PROBLEM TO SOLVE: Write out all of the data without omission, exactly as shown.

START DATA EXCERPT

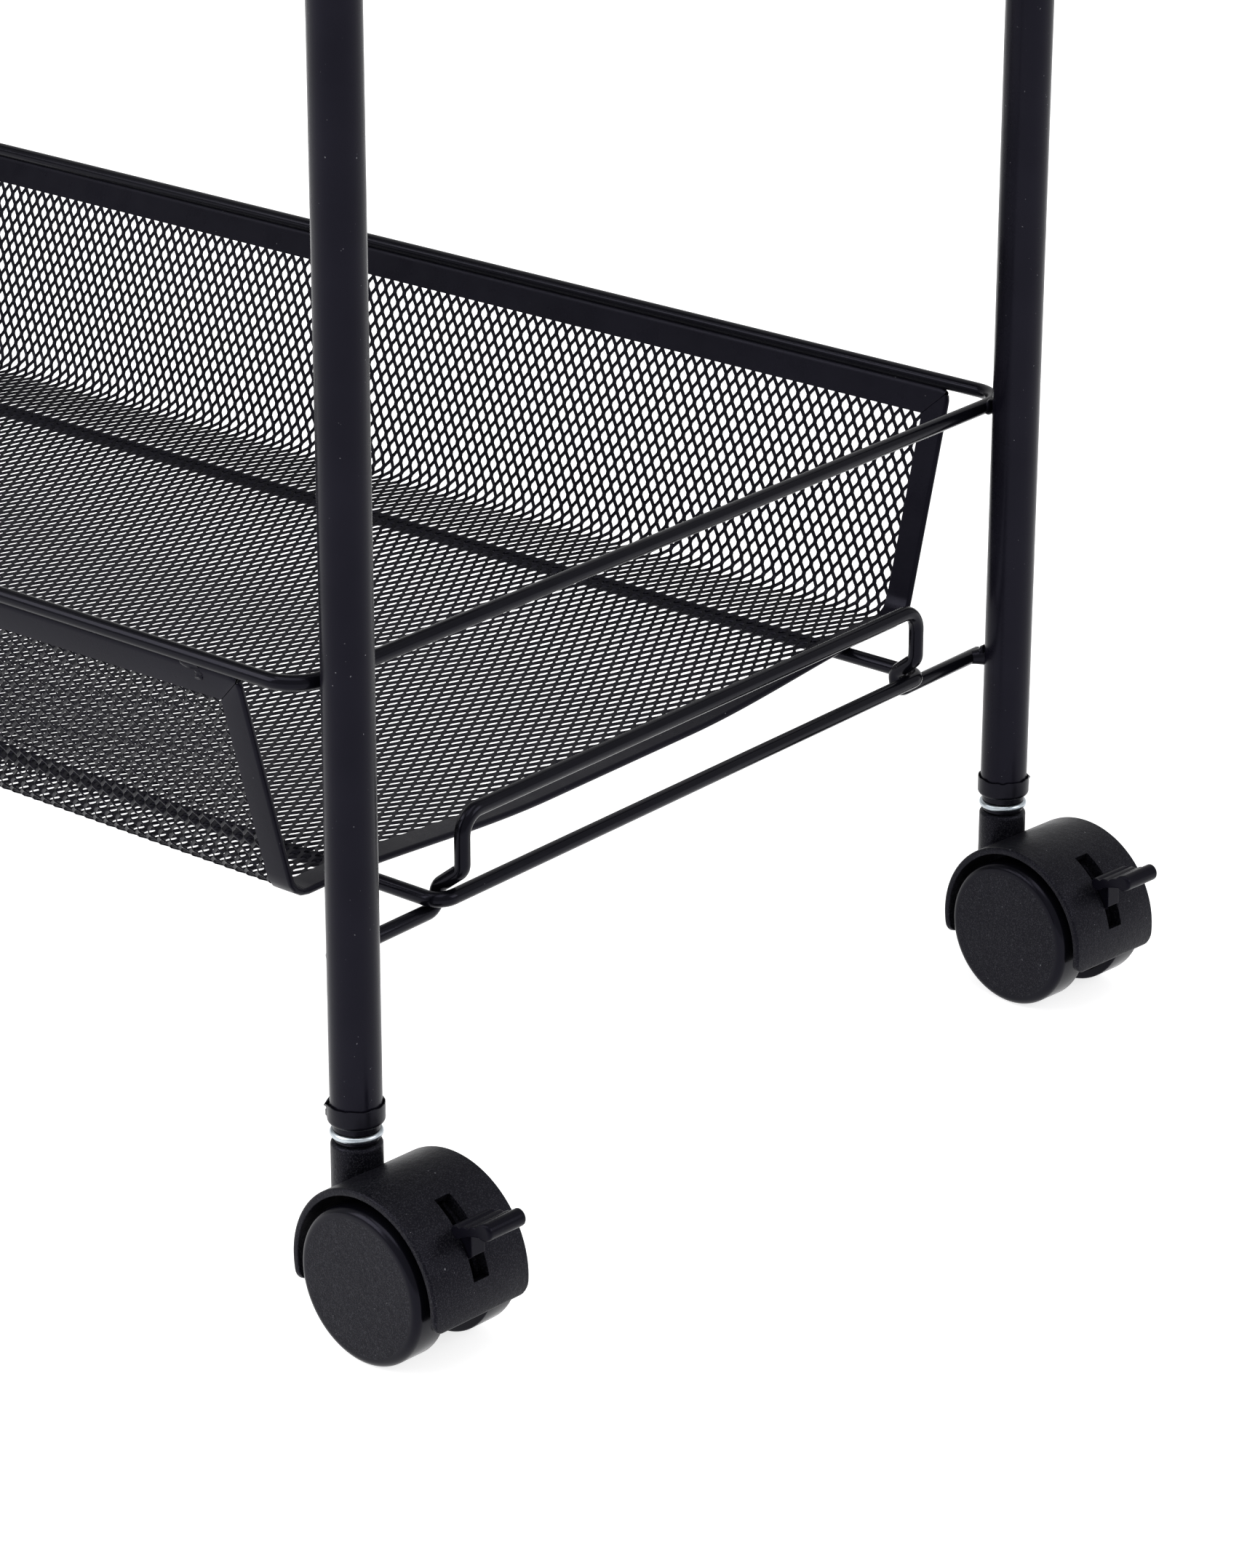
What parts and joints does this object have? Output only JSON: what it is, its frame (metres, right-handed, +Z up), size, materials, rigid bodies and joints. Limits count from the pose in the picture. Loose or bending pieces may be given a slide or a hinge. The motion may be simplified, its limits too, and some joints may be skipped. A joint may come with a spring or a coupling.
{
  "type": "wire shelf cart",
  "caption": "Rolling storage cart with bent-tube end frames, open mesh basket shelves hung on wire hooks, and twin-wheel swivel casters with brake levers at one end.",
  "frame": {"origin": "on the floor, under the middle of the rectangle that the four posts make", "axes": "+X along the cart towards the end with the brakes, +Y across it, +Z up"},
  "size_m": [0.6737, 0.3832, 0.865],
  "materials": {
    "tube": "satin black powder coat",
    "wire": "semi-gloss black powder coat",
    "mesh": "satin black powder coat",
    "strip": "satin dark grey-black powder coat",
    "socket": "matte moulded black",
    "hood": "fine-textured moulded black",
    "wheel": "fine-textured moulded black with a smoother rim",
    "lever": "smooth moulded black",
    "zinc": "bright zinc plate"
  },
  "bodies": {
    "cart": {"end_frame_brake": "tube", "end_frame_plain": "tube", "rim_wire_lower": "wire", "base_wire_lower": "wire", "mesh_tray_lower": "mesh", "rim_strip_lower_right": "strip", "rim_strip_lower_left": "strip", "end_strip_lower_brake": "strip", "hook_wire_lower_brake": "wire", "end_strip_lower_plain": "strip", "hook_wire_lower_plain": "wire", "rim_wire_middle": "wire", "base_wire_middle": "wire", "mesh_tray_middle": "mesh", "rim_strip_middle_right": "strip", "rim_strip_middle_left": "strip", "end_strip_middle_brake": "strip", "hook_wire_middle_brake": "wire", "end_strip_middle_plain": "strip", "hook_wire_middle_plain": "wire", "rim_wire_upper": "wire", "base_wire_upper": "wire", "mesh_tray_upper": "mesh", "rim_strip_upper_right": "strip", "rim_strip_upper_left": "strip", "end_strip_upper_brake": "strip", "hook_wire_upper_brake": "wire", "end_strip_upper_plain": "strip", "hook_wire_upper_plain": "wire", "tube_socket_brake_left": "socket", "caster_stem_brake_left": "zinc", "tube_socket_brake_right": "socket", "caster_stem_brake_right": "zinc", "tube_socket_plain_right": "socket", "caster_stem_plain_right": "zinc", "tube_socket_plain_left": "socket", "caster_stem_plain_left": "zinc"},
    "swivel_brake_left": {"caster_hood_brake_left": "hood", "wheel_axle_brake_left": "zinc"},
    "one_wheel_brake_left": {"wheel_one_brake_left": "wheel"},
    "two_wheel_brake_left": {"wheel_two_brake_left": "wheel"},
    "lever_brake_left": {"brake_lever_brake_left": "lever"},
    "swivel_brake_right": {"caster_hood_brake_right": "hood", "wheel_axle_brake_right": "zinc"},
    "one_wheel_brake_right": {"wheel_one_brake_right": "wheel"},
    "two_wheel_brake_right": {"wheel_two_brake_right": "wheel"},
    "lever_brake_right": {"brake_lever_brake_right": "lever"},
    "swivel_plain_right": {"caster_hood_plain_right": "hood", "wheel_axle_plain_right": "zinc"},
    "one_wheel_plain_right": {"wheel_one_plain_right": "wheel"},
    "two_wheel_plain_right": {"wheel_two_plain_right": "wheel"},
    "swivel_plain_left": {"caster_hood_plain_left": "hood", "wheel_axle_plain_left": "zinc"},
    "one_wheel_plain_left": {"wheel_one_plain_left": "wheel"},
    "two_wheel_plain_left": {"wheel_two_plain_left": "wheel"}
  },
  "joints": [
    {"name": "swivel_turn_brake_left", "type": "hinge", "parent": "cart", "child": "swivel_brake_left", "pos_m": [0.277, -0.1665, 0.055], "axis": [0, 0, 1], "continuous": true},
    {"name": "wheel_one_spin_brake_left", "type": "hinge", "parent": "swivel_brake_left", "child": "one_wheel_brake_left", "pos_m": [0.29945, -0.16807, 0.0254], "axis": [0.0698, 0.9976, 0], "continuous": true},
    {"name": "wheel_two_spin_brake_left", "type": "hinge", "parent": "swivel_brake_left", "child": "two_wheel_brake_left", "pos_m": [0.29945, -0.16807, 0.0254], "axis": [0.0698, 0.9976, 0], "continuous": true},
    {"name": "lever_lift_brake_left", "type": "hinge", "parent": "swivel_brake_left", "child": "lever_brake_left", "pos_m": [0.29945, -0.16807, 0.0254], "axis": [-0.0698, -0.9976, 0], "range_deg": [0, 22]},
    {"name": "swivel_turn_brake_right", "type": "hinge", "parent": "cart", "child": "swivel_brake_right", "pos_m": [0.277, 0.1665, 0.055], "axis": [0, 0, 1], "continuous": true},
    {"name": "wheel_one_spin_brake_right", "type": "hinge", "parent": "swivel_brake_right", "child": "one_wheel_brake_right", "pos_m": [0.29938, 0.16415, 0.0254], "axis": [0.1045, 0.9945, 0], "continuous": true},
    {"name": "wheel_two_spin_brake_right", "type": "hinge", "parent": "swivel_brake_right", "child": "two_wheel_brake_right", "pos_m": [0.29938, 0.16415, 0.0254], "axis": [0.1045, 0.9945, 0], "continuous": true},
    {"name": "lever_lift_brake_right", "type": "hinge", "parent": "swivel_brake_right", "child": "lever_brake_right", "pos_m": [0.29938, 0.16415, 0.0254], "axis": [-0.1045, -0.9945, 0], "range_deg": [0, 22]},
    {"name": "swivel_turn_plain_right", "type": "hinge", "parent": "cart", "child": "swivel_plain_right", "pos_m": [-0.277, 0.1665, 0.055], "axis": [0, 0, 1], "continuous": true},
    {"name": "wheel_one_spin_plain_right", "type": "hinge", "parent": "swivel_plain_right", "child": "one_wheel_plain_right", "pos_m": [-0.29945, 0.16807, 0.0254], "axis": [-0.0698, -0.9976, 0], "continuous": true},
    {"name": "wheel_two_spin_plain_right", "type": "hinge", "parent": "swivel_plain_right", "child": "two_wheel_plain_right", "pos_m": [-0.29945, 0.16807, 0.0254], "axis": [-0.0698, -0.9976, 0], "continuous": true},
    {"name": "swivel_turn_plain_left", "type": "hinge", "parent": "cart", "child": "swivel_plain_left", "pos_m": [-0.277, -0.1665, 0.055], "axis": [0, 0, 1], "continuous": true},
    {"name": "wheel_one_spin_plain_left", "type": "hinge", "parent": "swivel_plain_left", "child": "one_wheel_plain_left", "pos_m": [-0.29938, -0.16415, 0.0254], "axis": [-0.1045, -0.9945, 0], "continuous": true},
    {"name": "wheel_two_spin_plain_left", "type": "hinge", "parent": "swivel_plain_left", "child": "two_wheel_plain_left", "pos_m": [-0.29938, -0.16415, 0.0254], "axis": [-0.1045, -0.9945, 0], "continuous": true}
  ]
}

END DATA EXCERPT

RESULT OF THIS TASK:
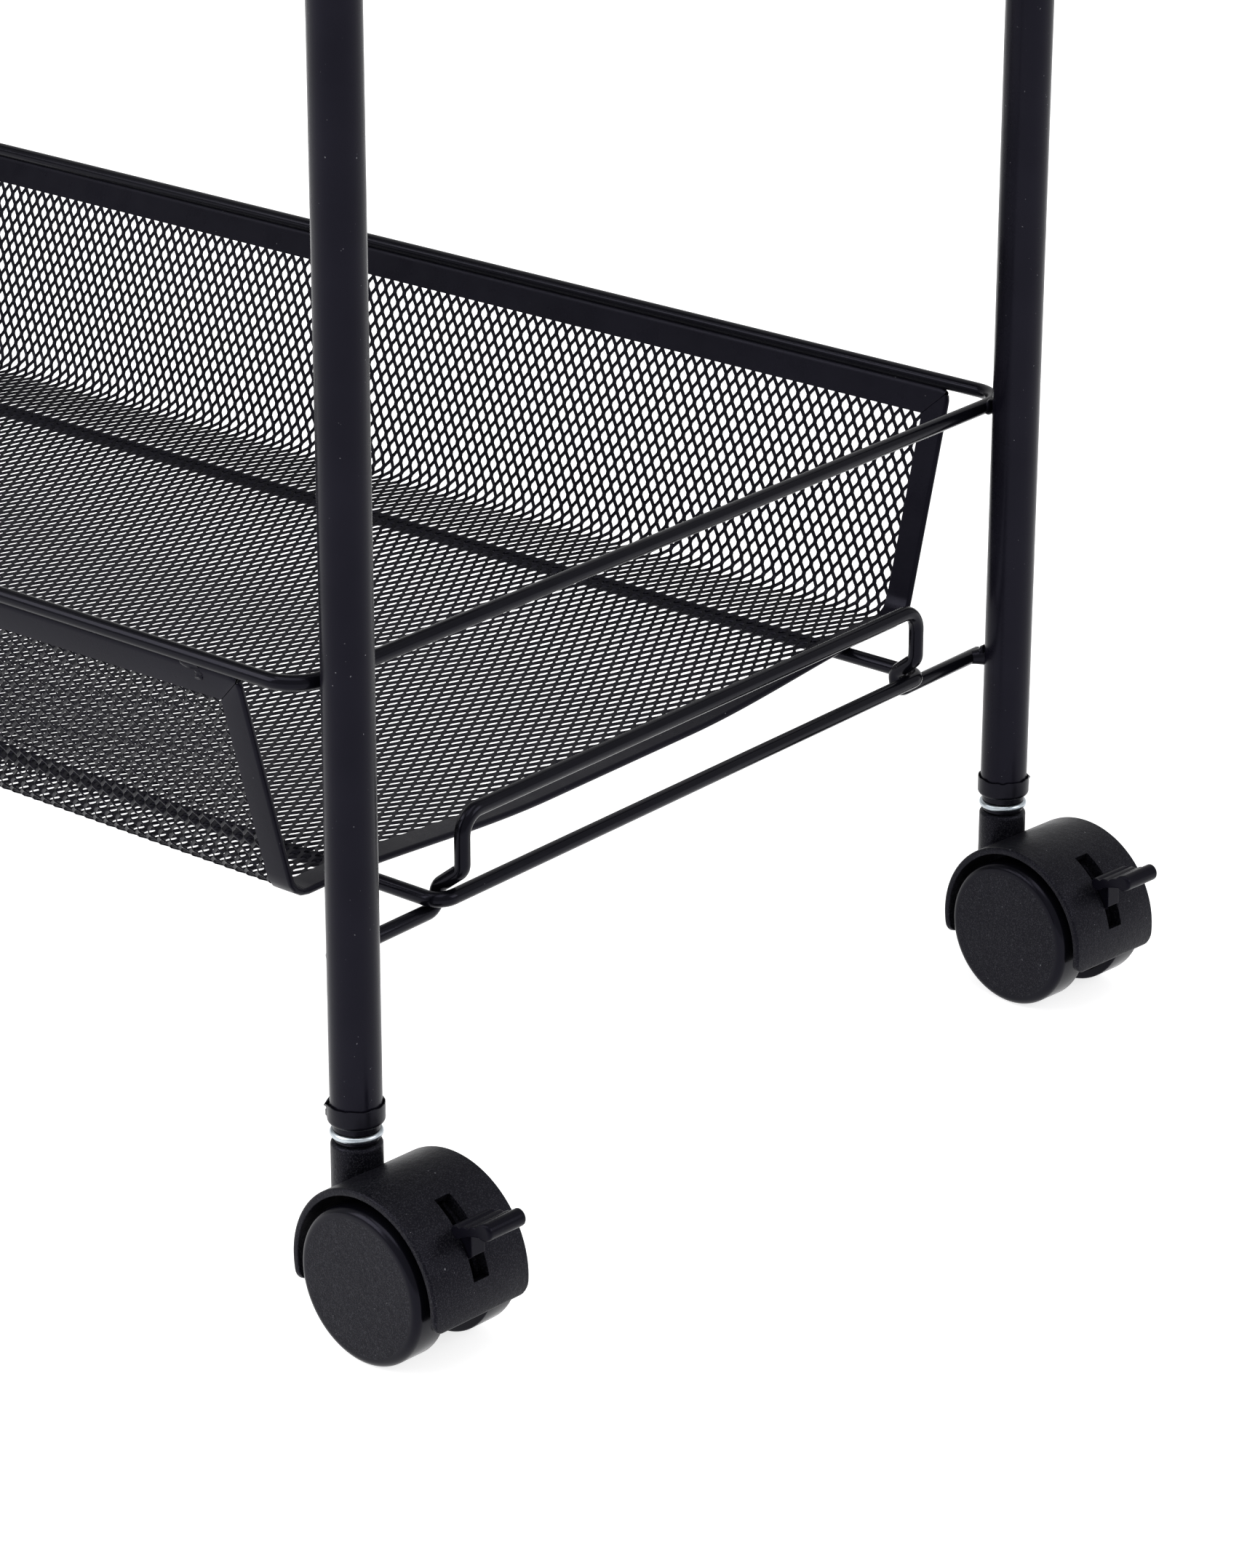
What parts and joints does this object have? Output only JSON: what it is, its frame (metres, right-handed, +Z up), size, materials, rigid bodies and joints. Limits count from the pose in the picture. Loose or bending pieces may be given a slide or a hinge. The motion may be simplified, its limits too, and some joints may be skipped. A joint may come with a spring or a coupling.
{
  "type": "wire shelf cart",
  "caption": "Rolling storage cart with bent-tube end frames, open mesh basket shelves hung on wire hooks, and twin-wheel swivel casters with brake levers at one end.",
  "frame": {"origin": "on the floor, under the middle of the rectangle that the four posts make", "axes": "+X along the cart towards the end with the brakes, +Y across it, +Z up"},
  "size_m": [0.6737, 0.3832, 0.865],
  "materials": {
    "tube": "satin black powder coat",
    "wire": "semi-gloss black powder coat",
    "mesh": "satin black powder coat",
    "strip": "satin dark grey-black powder coat",
    "socket": "matte moulded black",
    "hood": "fine-textured moulded black",
    "wheel": "fine-textured moulded black with a smoother rim",
    "lever": "smooth moulded black",
    "zinc": "bright zinc plate"
  },
  "bodies": {
    "cart": {"end_frame_brake": "tube", "end_frame_plain": "tube", "rim_wire_lower": "wire", "base_wire_lower": "wire", "mesh_tray_lower": "mesh", "rim_strip_lower_right": "strip", "rim_strip_lower_left": "strip", "end_strip_lower_brake": "strip", "hook_wire_lower_brake": "wire", "end_strip_lower_plain": "strip", "hook_wire_lower_plain": "wire", "rim_wire_middle": "wire", "base_wire_middle": "wire", "mesh_tray_middle": "mesh", "rim_strip_middle_right": "strip", "rim_strip_middle_left": "strip", "end_strip_middle_brake": "strip", "hook_wire_middle_brake": "wire", "end_strip_middle_plain": "strip", "hook_wire_middle_plain": "wire", "rim_wire_upper": "wire", "base_wire_upper": "wire", "mesh_tray_upper": "mesh", "rim_strip_upper_right": "strip", "rim_strip_upper_left": "strip", "end_strip_upper_brake": "strip", "hook_wire_upper_brake": "wire", "end_strip_upper_plain": "strip", "hook_wire_upper_plain": "wire", "tube_socket_brake_left": "socket", "caster_stem_brake_left": "zinc", "tube_socket_brake_right": "socket", "caster_stem_brake_right": "zinc", "tube_socket_plain_right": "socket", "caster_stem_plain_right": "zinc", "tube_socket_plain_left": "socket", "caster_stem_plain_left": "zinc"},
    "swivel_brake_left": {"caster_hood_brake_left": "hood", "wheel_axle_brake_left": "zinc"},
    "one_wheel_brake_left": {"wheel_one_brake_left": "wheel"},
    "two_wheel_brake_left": {"wheel_two_brake_left": "wheel"},
    "lever_brake_left": {"brake_lever_brake_left": "lever"},
    "swivel_brake_right": {"caster_hood_brake_right": "hood", "wheel_axle_brake_right": "zinc"},
    "one_wheel_brake_right": {"wheel_one_brake_right": "wheel"},
    "two_wheel_brake_right": {"wheel_two_brake_right": "wheel"},
    "lever_brake_right": {"brake_lever_brake_right": "lever"},
    "swivel_plain_right": {"caster_hood_plain_right": "hood", "wheel_axle_plain_right": "zinc"},
    "one_wheel_plain_right": {"wheel_one_plain_right": "wheel"},
    "two_wheel_plain_right": {"wheel_two_plain_right": "wheel"},
    "swivel_plain_left": {"caster_hood_plain_left": "hood", "wheel_axle_plain_left": "zinc"},
    "one_wheel_plain_left": {"wheel_one_plain_left": "wheel"},
    "two_wheel_plain_left": {"wheel_two_plain_left": "wheel"}
  },
  "joints": [
    {"name": "swivel_turn_brake_left", "type": "hinge", "parent": "cart", "child": "swivel_brake_left", "pos_m": [0.277, -0.1665, 0.055], "axis": [0, 0, 1], "continuous": true},
    {"name": "wheel_one_spin_brake_left", "type": "hinge", "parent": "swivel_brake_left", "child": "one_wheel_brake_left", "pos_m": [0.29945, -0.16807, 0.0254], "axis": [0.0698, 0.9976, 0], "continuous": true},
    {"name": "wheel_two_spin_brake_left", "type": "hinge", "parent": "swivel_brake_left", "child": "two_wheel_brake_left", "pos_m": [0.29945, -0.16807, 0.0254], "axis": [0.0698, 0.9976, 0], "continuous": true},
    {"name": "lever_lift_brake_left", "type": "hinge", "parent": "swivel_brake_left", "child": "lever_brake_left", "pos_m": [0.29945, -0.16807, 0.0254], "axis": [-0.0698, -0.9976, 0], "range_deg": [0, 22]},
    {"name": "swivel_turn_brake_right", "type": "hinge", "parent": "cart", "child": "swivel_brake_right", "pos_m": [0.277, 0.1665, 0.055], "axis": [0, 0, 1], "continuous": true},
    {"name": "wheel_one_spin_brake_right", "type": "hinge", "parent": "swivel_brake_right", "child": "one_wheel_brake_right", "pos_m": [0.29938, 0.16415, 0.0254], "axis": [0.1045, 0.9945, 0], "continuous": true},
    {"name": "wheel_two_spin_brake_right", "type": "hinge", "parent": "swivel_brake_right", "child": "two_wheel_brake_right", "pos_m": [0.29938, 0.16415, 0.0254], "axis": [0.1045, 0.9945, 0], "continuous": true},
    {"name": "lever_lift_brake_right", "type": "hinge", "parent": "swivel_brake_right", "child": "lever_brake_right", "pos_m": [0.29938, 0.16415, 0.0254], "axis": [-0.1045, -0.9945, 0], "range_deg": [0, 22]},
    {"name": "swivel_turn_plain_right", "type": "hinge", "parent": "cart", "child": "swivel_plain_right", "pos_m": [-0.277, 0.1665, 0.055], "axis": [0, 0, 1], "continuous": true},
    {"name": "wheel_one_spin_plain_right", "type": "hinge", "parent": "swivel_plain_right", "child": "one_wheel_plain_right", "pos_m": [-0.29945, 0.16807, 0.0254], "axis": [-0.0698, -0.9976, 0], "continuous": true},
    {"name": "wheel_two_spin_plain_right", "type": "hinge", "parent": "swivel_plain_right", "child": "two_wheel_plain_right", "pos_m": [-0.29945, 0.16807, 0.0254], "axis": [-0.0698, -0.9976, 0], "continuous": true},
    {"name": "swivel_turn_plain_left", "type": "hinge", "parent": "cart", "child": "swivel_plain_left", "pos_m": [-0.277, -0.1665, 0.055], "axis": [0, 0, 1], "continuous": true},
    {"name": "wheel_one_spin_plain_left", "type": "hinge", "parent": "swivel_plain_left", "child": "one_wheel_plain_left", "pos_m": [-0.29938, -0.16415, 0.0254], "axis": [-0.1045, -0.9945, 0], "continuous": true},
    {"name": "wheel_two_spin_plain_left", "type": "hinge", "parent": "swivel_plain_left", "child": "two_wheel_plain_left", "pos_m": [-0.29938, -0.16415, 0.0254], "axis": [-0.1045, -0.9945, 0], "continuous": true}
  ]
}